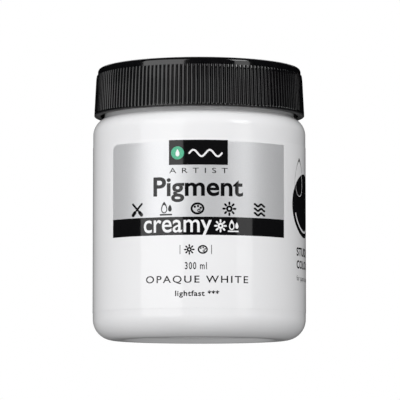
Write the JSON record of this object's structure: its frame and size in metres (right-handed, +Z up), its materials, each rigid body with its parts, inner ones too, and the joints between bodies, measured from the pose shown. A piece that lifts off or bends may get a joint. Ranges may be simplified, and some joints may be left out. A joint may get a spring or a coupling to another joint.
{
  "type": "screw-lid paint jar",
  "caption": "Round white paint jar with a ribbed black screw lid, foam liner, foil membrane with pull tab, wrap label and paint inside.",
  "frame": {"origin": "centre of the base, on the plane of the standing ring", "axes": "+Z up the jar's axis to the lid, -Y is the front of the label, +X is to the right seen from the front"},
  "size_m": [0.0752, 0.0753, 0.096],
  "materials": {
    "jar_plastic": "satin white polypropylene",
    "lid_plastic": "semi-gloss black moulded",
    "liner_foam": "fine closed-cell foam",
    "foil": "lacquered foil, slightly creased",
    "tab_film": "clear-blue polyester film",
    "label_film": "printed white film with a silver panel and black print",
    "white_paint": "wet heavy-body acrylic"
  },
  "bodies": {
    "jar": {"jar": "jar_plastic", "wrap_label": "label_film", "paint": "white_paint"},
    "liner": {"lid_liner": "liner_foam"},
    "lid": {"lid": "lid_plastic"},
    "seal": {"foil_seal": "foil", "seal_pull_tab": "tab_film"}
  },
  "joints": [
    {"name": "lid_turn", "type": "hinge", "parent": "liner", "child": "lid", "pos_m": [0, 0, 0.0875], "axis": [0, 0, 1], "range_deg": [0, 2880]},
    {"name": "lid_rise", "type": "slide", "parent": "jar", "child": "liner", "axis": [0, 0, 1], "range_m": [0, 0.03391]},
    {"name": "seal_lift", "type": "slide", "parent": "jar", "child": "seal", "axis": [0, 0, 1], "range_m": [0, 0.01021]}
  ],
  "couplings": [
    {"joint": "lid_rise", "follows": "lid_turn", "m_per_rad": 0.0006737},
    {"joint": "seal_lift", "follows": "lid_turn", "m_per_rad": 0.00020211}
  ]
}
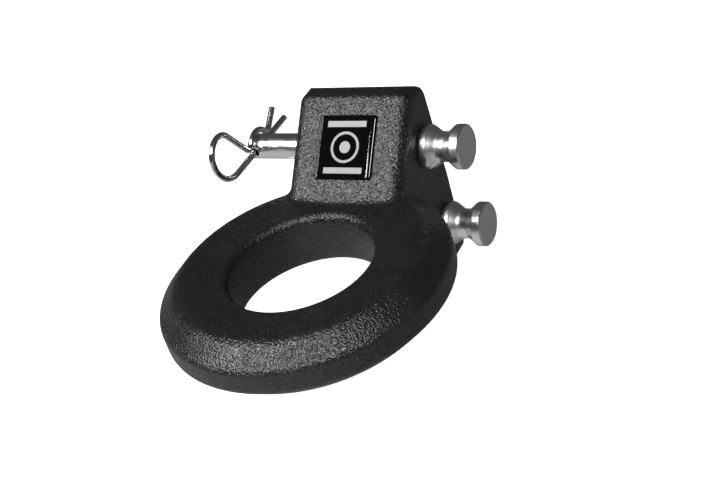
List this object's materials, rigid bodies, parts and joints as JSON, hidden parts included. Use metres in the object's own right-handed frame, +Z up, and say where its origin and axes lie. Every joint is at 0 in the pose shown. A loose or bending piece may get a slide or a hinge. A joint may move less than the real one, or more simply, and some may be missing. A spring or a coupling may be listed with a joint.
{
  "type": "lunette ring coupling",
  "caption": "Heavy towing eye: a round ring cast on a wedge-faced block that is cross-pinned into an adjustable channel by knobbed pins with wire clips.",
  "frame": {"origin": "centre of the ring's bore, on the ring's middle plane", "axes": "+Z up along the bore's axis, +Y from the ring towards the block, +X along the pins towards their knobs"},
  "size_m": [0.153, 0.2167, 0.1089],
  "materials": {
    "black_coat": "black wrinkle powder coat over forged steel",
    "pin_steel": "bright zinc plated, turned",
    "knob_metal": "satin clear-anodised, turned",
    "clip_wire": "bright zinc plated wire",
    "adhesive_foam": "black foam tape",
    "badge_black": "gloss black print",
    "badge_silver": "satin silver foil",
    "badge_resin": "clear domed resin"
  },
  "bodies": {
    "casting": {"lunette_casting": "black_coat", "badge_adhesive": "adhesive_foam", "badge_plate": "badge_black", "badge_emblem": "badge_silver", "badge_dome": "badge_resin"},
    "upper_pin": {"upper_pin_shaft": "pin_steel", "upper_pin_knob": "knob_metal"},
    "lower_pin": {"lower_pin_shaft": "pin_steel", "lower_pin_knob": "knob_metal"},
    "upper_clip": {"upper_clip": "clip_wire"},
    "lower_clip": {"lower_clip": "clip_wire"}
  },
  "joints": [
    {"name": "upper_pin_slide", "type": "slide", "parent": "casting", "child": "upper_pin", "axis": [1, 0, 0], "range_m": [0, 0.028]},
    {"name": "upper_clip_rock", "type": "hinge", "parent": "upper_pin", "child": "upper_clip", "pos_m": [-0.07035, 0.0922, 0.0217], "axis": [0, 1, 0], "range_deg": [-4, 4]},
    {"name": "lower_pin_slide", "type": "slide", "parent": "casting", "child": "lower_pin", "axis": [1, 0, 0], "range_m": [0, 0.028]},
    {"name": "lower_clip_rock", "type": "hinge", "parent": "lower_pin", "child": "lower_clip", "pos_m": [-0.07035, 0.0922, -0.0278], "axis": [0, -0.9848, -0.1736], "range_deg": [-4, 4]}
  ]
}
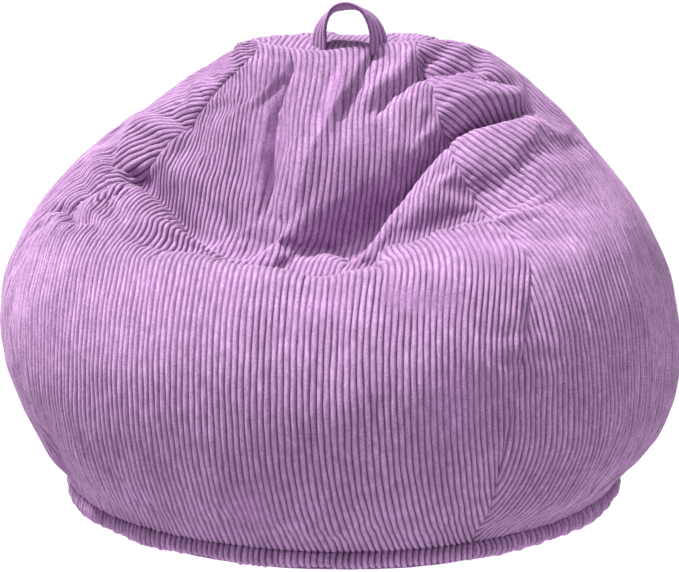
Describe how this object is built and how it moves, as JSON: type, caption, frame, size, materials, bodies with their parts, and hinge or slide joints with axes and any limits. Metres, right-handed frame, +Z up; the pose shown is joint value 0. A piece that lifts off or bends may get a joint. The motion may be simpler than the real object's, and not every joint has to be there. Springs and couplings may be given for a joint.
{
  "type": "bean bag chair",
  "caption": "Soft corduroy bean bag chair: sewn gores with a dented seat, turned-out hem, top carry handle, back zip, inner liner and bead filling.",
  "frame": {"origin": "centre of the round base panel's underside, on the floor", "axes": "+Z up, -Y the way the seat faces, +X along the top seam to the sitter's left as they sit"},
  "size_m": [0.8047, 0.8059, 0.5865],
  "materials": {
    "cover_corduroy": "wide-wale corduroy pile",
    "base_cloth": "woven base cloth",
    "handle_corduroy": "wide-wale corduroy pile",
    "zip_tape": "woven tape",
    "zip_coil": "moulded nylon coil",
    "zip_metal": "nickel plated",
    "liner_cloth": "smooth lining cloth",
    "bead_filling": "expanded polystyrene beads in bulk"
  },
  "bodies": {
    "cover": {"front_panel": "cover_corduroy", "left_side_panel": "cover_corduroy", "right_side_panel": "cover_corduroy", "back_panel_left": "cover_corduroy", "back_panel_right": "cover_corduroy", "base_panel": "base_cloth", "zip_tape_left": "zip_tape", "zip_tape_right": "zip_tape", "zip_coil_left": "zip_coil", "zip_coil_right": "zip_coil", "zip_top_stop": "zip_metal", "zip_bottom_stop": "zip_metal", "liner_front": "liner_cloth", "liner_back": "liner_cloth", "liner_base": "liner_cloth", "bead_filling": "bead_filling"},
    "handle": {"carry_handle": "handle_corduroy"},
    "slider": {"zip_slider": "zip_metal"},
    "pull_tab": {"zip_pull_tab": "zip_metal"}
  },
  "joints": [
    {"name": "handle_flop", "type": "hinge", "parent": "cover", "child": "handle", "pos_m": [0, 0, 0.5388], "axis": [1, 0, 0], "range_deg": [-55, 75], "stiffness_Nm_per_rad": 0.02},
    {"name": "zip_travel", "type": "hinge", "parent": "cover", "child": "slider", "pos_m": [0, 0.17, 0.2], "axis": [-1, 0, 0], "range_deg": [0, 60]},
    {"name": "pull_swing", "type": "hinge", "parent": "slider", "child": "pull_tab", "pos_m": [0, 0.36876, 0.31849], "axis": [1, 0, 0], "range_deg": [0, 140]}
  ]
}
◇ ◇ ◇
From the records above, please extract every line and repeat it exactly.

• **THE COMPLETED TASK**:
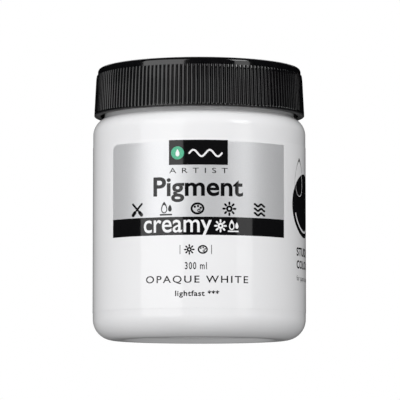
Write the JSON record of this object's structure: its frame and size in metres (right-handed, +Z up), its materials, each rigid body with its parts, inner ones too, and the joints between bodies, measured from the pose shown. A piece that lifts off or bends may get a joint. Ranges may be simplified, and some joints may be left out. A joint may get a spring or a coupling to another joint.
{
  "type": "screw-lid paint jar",
  "caption": "Round white paint jar with a ribbed black screw lid, foam liner, foil membrane with pull tab, wrap label and paint inside.",
  "frame": {"origin": "centre of the base, on the plane of the standing ring", "axes": "+Z up the jar's axis to the lid, -Y is the front of the label, +X is to the right seen from the front"},
  "size_m": [0.0752, 0.0753, 0.096],
  "materials": {
    "jar_plastic": "satin white polypropylene",
    "lid_plastic": "semi-gloss black moulded",
    "liner_foam": "fine closed-cell foam",
    "foil": "lacquered foil, slightly creased",
    "tab_film": "clear-blue polyester film",
    "label_film": "printed white film with a silver panel and black print",
    "white_paint": "wet heavy-body acrylic"
  },
  "bodies": {
    "jar": {"jar": "jar_plastic", "wrap_label": "label_film", "paint": "white_paint"},
    "liner": {"lid_liner": "liner_foam"},
    "lid": {"lid": "lid_plastic"},
    "seal": {"foil_seal": "foil", "seal_pull_tab": "tab_film"}
  },
  "joints": [
    {"name": "lid_turn", "type": "hinge", "parent": "liner", "child": "lid", "pos_m": [0, 0, 0.0875], "axis": [0, 0, 1], "range_deg": [0, 2880]},
    {"name": "lid_rise", "type": "slide", "parent": "jar", "child": "liner", "axis": [0, 0, 1], "range_m": [0, 0.03391]},
    {"name": "seal_lift", "type": "slide", "parent": "jar", "child": "seal", "axis": [0, 0, 1], "range_m": [0, 0.01021]}
  ],
  "couplings": [
    {"joint": "lid_rise", "follows": "lid_turn", "m_per_rad": 0.0006737},
    {"joint": "seal_lift", "follows": "lid_turn", "m_per_rad": 0.00020211}
  ]
}
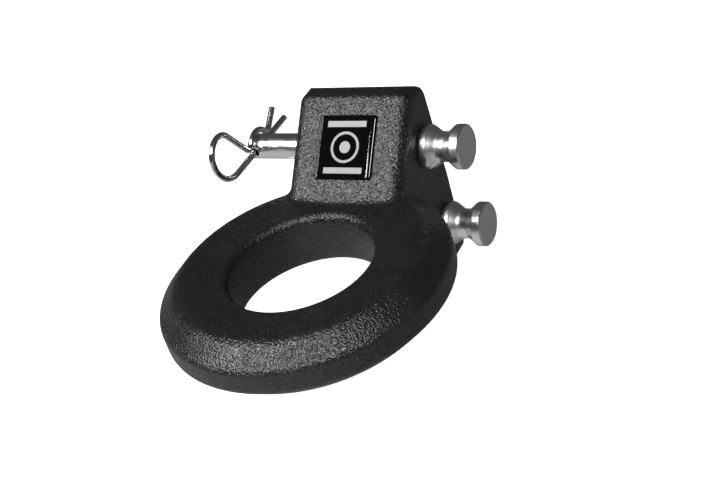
List this object's materials, rigid bodies, parts and joints as JSON, hidden parts included. Use metres in the object's own right-handed frame, +Z up, and say where its origin and axes lie. Every joint is at 0 in the pose shown. A loose or bending piece may get a slide or a hinge. A joint may move less than the real one, or more simply, and some may be missing. A spring or a coupling may be listed with a joint.
{
  "type": "lunette ring coupling",
  "caption": "Heavy towing eye: a round ring cast on a wedge-faced block that is cross-pinned into an adjustable channel by knobbed pins with wire clips.",
  "frame": {"origin": "centre of the ring's bore, on the ring's middle plane", "axes": "+Z up along the bore's axis, +Y from the ring towards the block, +X along the pins towards their knobs"},
  "size_m": [0.153, 0.2167, 0.1089],
  "materials": {
    "black_coat": "black wrinkle powder coat over forged steel",
    "pin_steel": "bright zinc plated, turned",
    "knob_metal": "satin clear-anodised, turned",
    "clip_wire": "bright zinc plated wire",
    "adhesive_foam": "black foam tape",
    "badge_black": "gloss black print",
    "badge_silver": "satin silver foil",
    "badge_resin": "clear domed resin"
  },
  "bodies": {
    "casting": {"lunette_casting": "black_coat", "badge_adhesive": "adhesive_foam", "badge_plate": "badge_black", "badge_emblem": "badge_silver", "badge_dome": "badge_resin"},
    "upper_pin": {"upper_pin_shaft": "pin_steel", "upper_pin_knob": "knob_metal"},
    "lower_pin": {"lower_pin_shaft": "pin_steel", "lower_pin_knob": "knob_metal"},
    "upper_clip": {"upper_clip": "clip_wire"},
    "lower_clip": {"lower_clip": "clip_wire"}
  },
  "joints": [
    {"name": "upper_pin_slide", "type": "slide", "parent": "casting", "child": "upper_pin", "axis": [1, 0, 0], "range_m": [0, 0.028]},
    {"name": "upper_clip_rock", "type": "hinge", "parent": "upper_pin", "child": "upper_clip", "pos_m": [-0.07035, 0.0922, 0.0217], "axis": [0, 1, 0], "range_deg": [-4, 4]},
    {"name": "lower_pin_slide", "type": "slide", "parent": "casting", "child": "lower_pin", "axis": [1, 0, 0], "range_m": [0, 0.028]},
    {"name": "lower_clip_rock", "type": "hinge", "parent": "lower_pin", "child": "lower_clip", "pos_m": [-0.07035, 0.0922, -0.0278], "axis": [0, -0.9848, -0.1736], "range_deg": [-4, 4]}
  ]
}
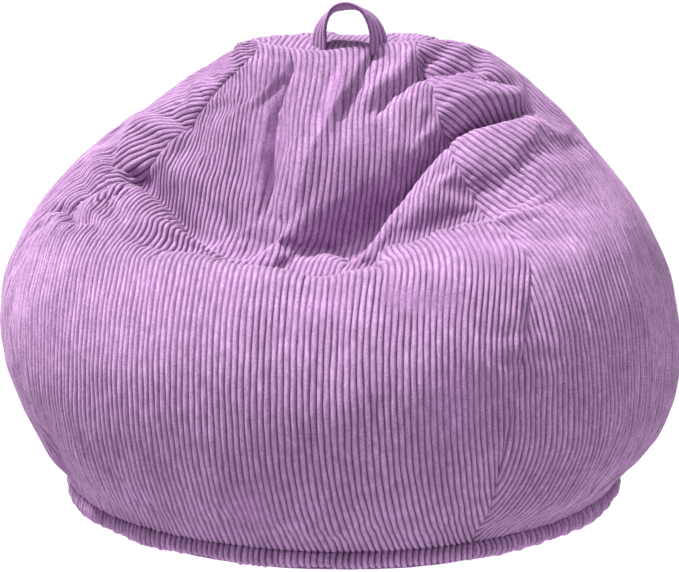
Describe how this object is built and how it moves, as JSON: type, caption, frame, size, materials, bodies with their parts, and hinge or slide joints with axes and any limits. Metres, right-handed frame, +Z up; the pose shown is joint value 0. A piece that lifts off or bends may get a joint. The motion may be simpler than the real object's, and not every joint has to be there. Springs and couplings may be given for a joint.
{
  "type": "bean bag chair",
  "caption": "Soft corduroy bean bag chair: sewn gores with a dented seat, turned-out hem, top carry handle, back zip, inner liner and bead filling.",
  "frame": {"origin": "centre of the round base panel's underside, on the floor", "axes": "+Z up, -Y the way the seat faces, +X along the top seam to the sitter's left as they sit"},
  "size_m": [0.8047, 0.8059, 0.5865],
  "materials": {
    "cover_corduroy": "wide-wale corduroy pile",
    "base_cloth": "woven base cloth",
    "handle_corduroy": "wide-wale corduroy pile",
    "zip_tape": "woven tape",
    "zip_coil": "moulded nylon coil",
    "zip_metal": "nickel plated",
    "liner_cloth": "smooth lining cloth",
    "bead_filling": "expanded polystyrene beads in bulk"
  },
  "bodies": {
    "cover": {"front_panel": "cover_corduroy", "left_side_panel": "cover_corduroy", "right_side_panel": "cover_corduroy", "back_panel_left": "cover_corduroy", "back_panel_right": "cover_corduroy", "base_panel": "base_cloth", "zip_tape_left": "zip_tape", "zip_tape_right": "zip_tape", "zip_coil_left": "zip_coil", "zip_coil_right": "zip_coil", "zip_top_stop": "zip_metal", "zip_bottom_stop": "zip_metal", "liner_front": "liner_cloth", "liner_back": "liner_cloth", "liner_base": "liner_cloth", "bead_filling": "bead_filling"},
    "handle": {"carry_handle": "handle_corduroy"},
    "slider": {"zip_slider": "zip_metal"},
    "pull_tab": {"zip_pull_tab": "zip_metal"}
  },
  "joints": [
    {"name": "handle_flop", "type": "hinge", "parent": "cover", "child": "handle", "pos_m": [0, 0, 0.5388], "axis": [1, 0, 0], "range_deg": [-55, 75], "stiffness_Nm_per_rad": 0.02},
    {"name": "zip_travel", "type": "hinge", "parent": "cover", "child": "slider", "pos_m": [0, 0.17, 0.2], "axis": [-1, 0, 0], "range_deg": [0, 60]},
    {"name": "pull_swing", "type": "hinge", "parent": "slider", "child": "pull_tab", "pos_m": [0, 0.36876, 0.31849], "axis": [1, 0, 0], "range_deg": [0, 140]}
  ]
}